#### THE PROBLEM:
Present the data once more in exactly its original form.

#### SOURCE MATERIAL:
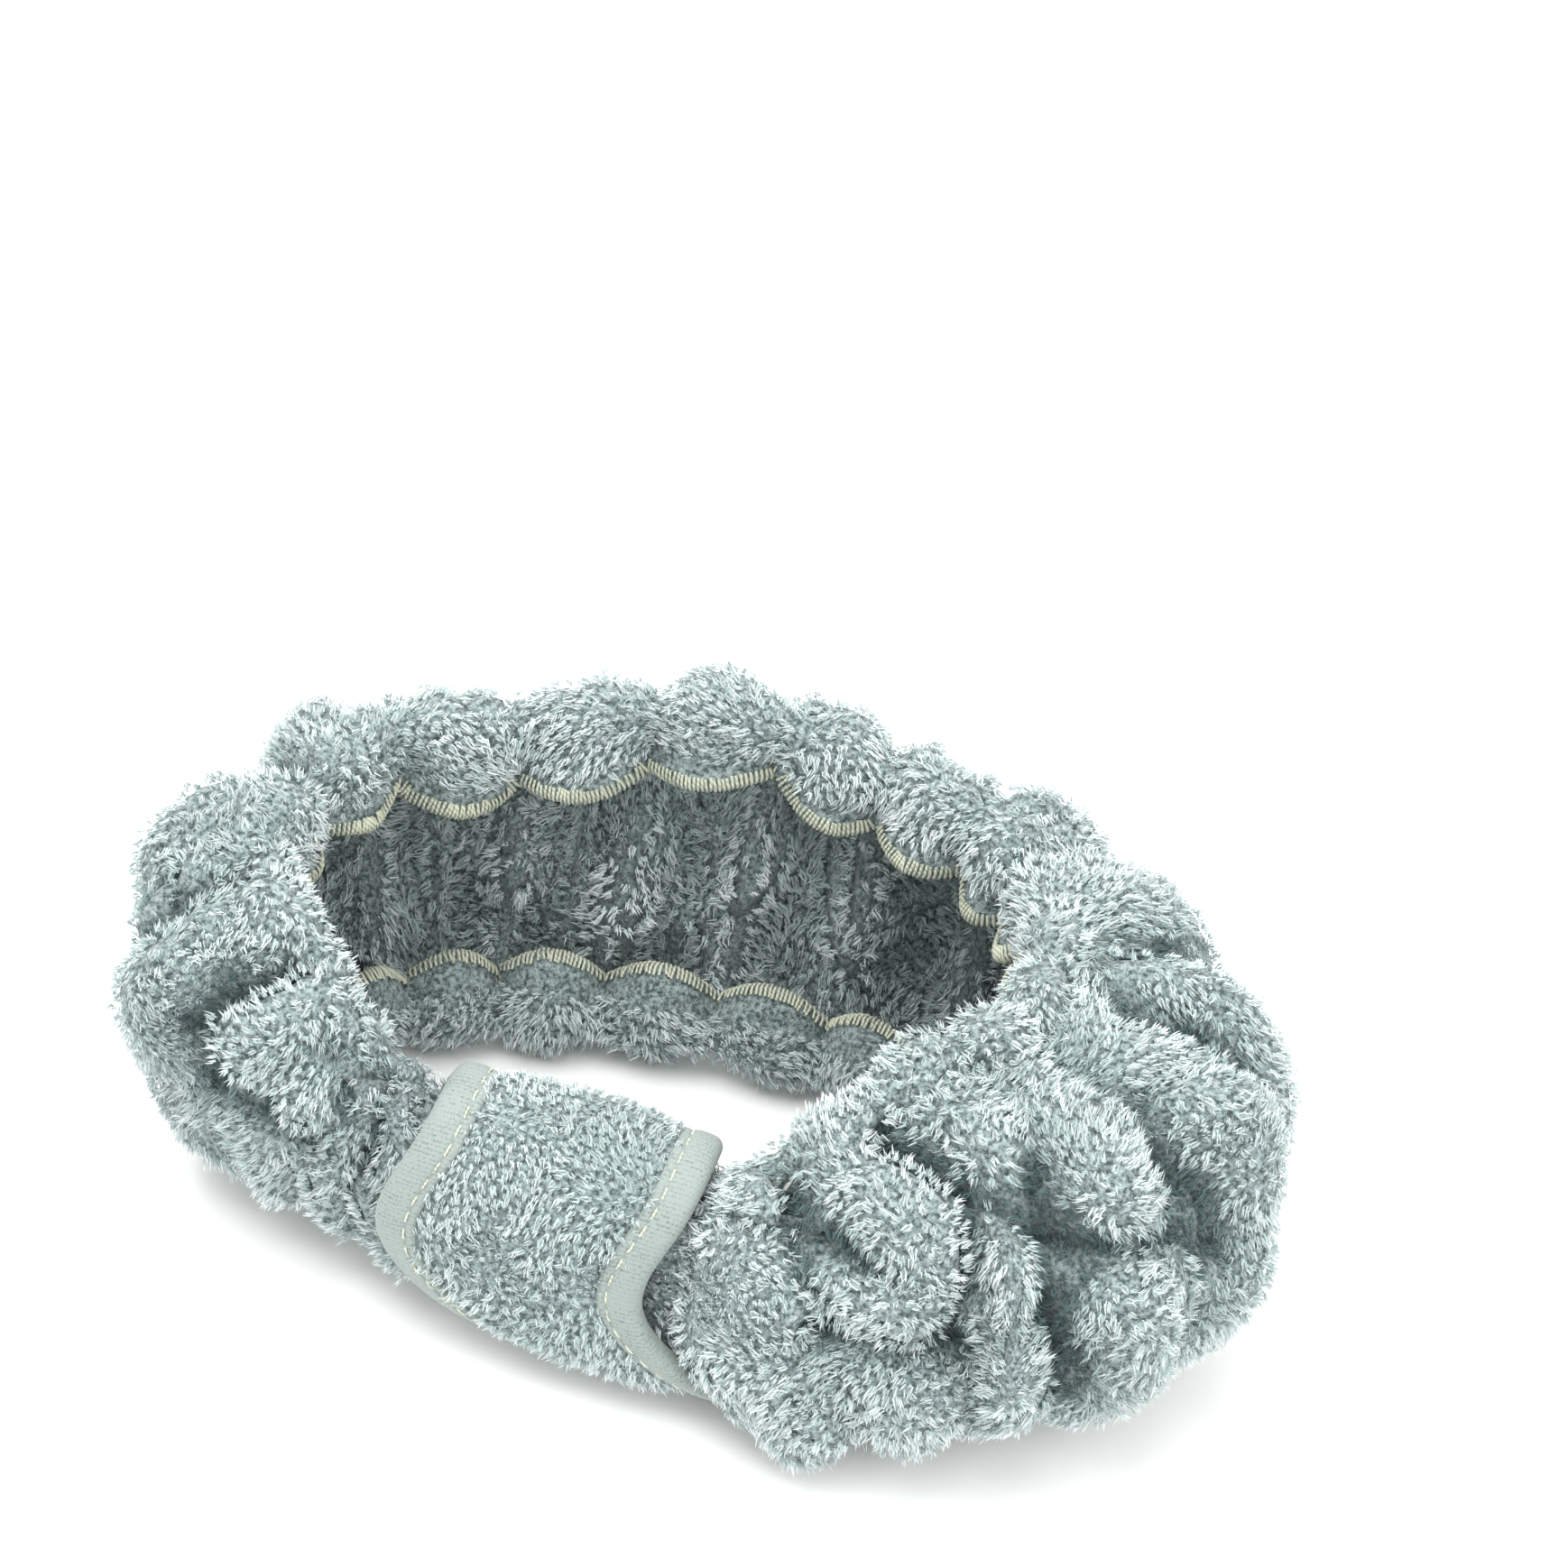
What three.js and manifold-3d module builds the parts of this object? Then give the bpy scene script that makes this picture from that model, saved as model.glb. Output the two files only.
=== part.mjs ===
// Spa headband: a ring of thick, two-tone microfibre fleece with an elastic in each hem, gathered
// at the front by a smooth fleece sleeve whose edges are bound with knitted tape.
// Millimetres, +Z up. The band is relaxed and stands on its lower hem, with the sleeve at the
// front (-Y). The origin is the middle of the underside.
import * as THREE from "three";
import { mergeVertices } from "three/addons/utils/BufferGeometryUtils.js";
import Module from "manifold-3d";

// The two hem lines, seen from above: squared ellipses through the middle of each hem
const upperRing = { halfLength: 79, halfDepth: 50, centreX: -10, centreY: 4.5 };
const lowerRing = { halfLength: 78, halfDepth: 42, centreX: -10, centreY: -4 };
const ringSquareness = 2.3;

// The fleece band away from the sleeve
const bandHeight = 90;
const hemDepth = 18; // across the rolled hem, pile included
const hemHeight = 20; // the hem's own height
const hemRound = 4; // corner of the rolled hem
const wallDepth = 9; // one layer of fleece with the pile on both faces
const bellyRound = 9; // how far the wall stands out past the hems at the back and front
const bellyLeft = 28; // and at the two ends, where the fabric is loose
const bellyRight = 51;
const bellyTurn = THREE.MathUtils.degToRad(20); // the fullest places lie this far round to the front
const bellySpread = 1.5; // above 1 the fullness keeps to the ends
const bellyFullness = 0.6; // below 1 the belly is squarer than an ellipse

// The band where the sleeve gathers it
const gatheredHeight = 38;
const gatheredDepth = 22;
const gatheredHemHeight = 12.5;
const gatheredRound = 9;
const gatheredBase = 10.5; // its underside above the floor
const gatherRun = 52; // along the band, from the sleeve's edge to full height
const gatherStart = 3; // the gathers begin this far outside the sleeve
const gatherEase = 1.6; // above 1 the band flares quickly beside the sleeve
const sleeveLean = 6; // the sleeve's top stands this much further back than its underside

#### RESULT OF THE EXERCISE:
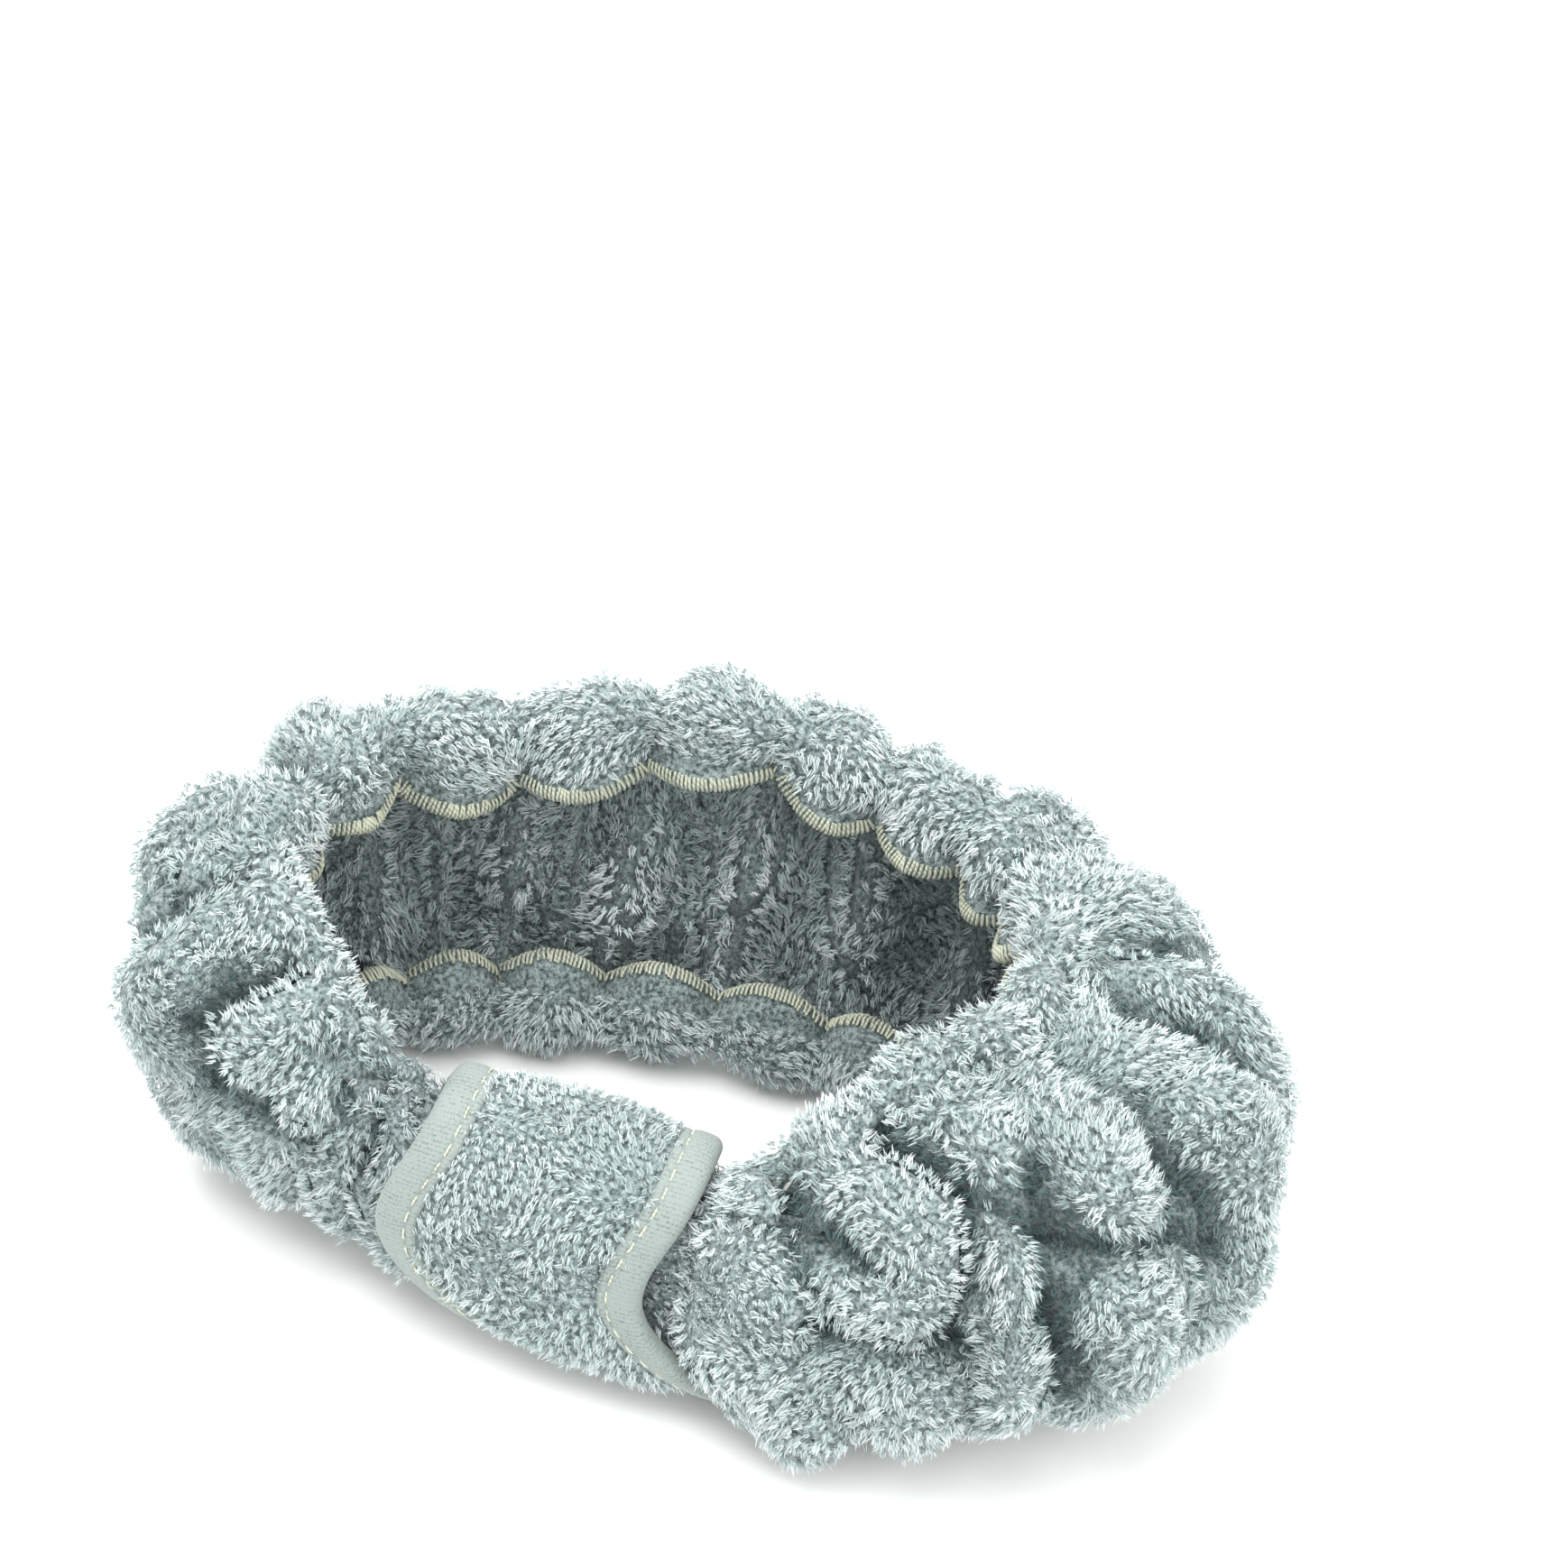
What three.js and manifold-3d module builds the parts of this object? Then give the bpy scene script that makes this picture from that model, saved as model.glb. Output the two files only.
=== part.mjs ===
// Spa headband: a ring of thick, two-tone microfibre fleece with an elastic in each hem, gathered
// at the front by a smooth fleece sleeve whose edges are bound with knitted tape.
// Millimetres, +Z up. The band is relaxed and stands on its lower hem, with the sleeve at the
// front (-Y). The origin is the middle of the underside.
import * as THREE from "three";
import { mergeVertices } from "three/addons/utils/BufferGeometryUtils.js";
import Module from "manifold-3d";

// The two hem lines, seen from above: squared ellipses through the middle of each hem
const upperRing = { halfLength: 79, halfDepth: 50, centreX: -10, centreY: 4.5 };
const lowerRing = { halfLength: 78, halfDepth: 42, centreX: -10, centreY: -4 };
const ringSquareness = 2.3;

// The fleece band away from the sleeve
const bandHeight = 90;
const hemDepth = 18; // across the rolled hem, pile included
const hemHeight = 20; // the hem's own height
const hemRound = 4; // corner of the rolled hem
const wallDepth = 9; // one layer of fleece with the pile on both faces
const bellyRound = 9; // how far the wall stands out past the hems at the back and front
const bellyLeft = 28; // and at the two ends, where the fabric is loose
const bellyRight = 51;
const bellyTurn = THREE.MathUtils.degToRad(20); // the fullest places lie this far round to the front
const bellySpread = 1.5; // above 1 the fullness keeps to the ends
const bellyFullness = 0.6; // below 1 the belly is squarer than an ellipse

// The band where the sleeve gathers it
const gatheredHeight = 38;
const gatheredDepth = 22;
const gatheredHemHeight = 12.5;
const gatheredRound = 9;
const gatheredBase = 10.5; // its underside above the floor
const gatherRun = 52; // along the band, from the sleeve's edge to full height
const gatherStart = 3; // the gathers begin this far outside the sleeve
const gatherEase = 1.6; // above 1 the band flares quickly beside the sleeve
const sleeveLean = 6; // the sleeve's top stands this much further back than its underside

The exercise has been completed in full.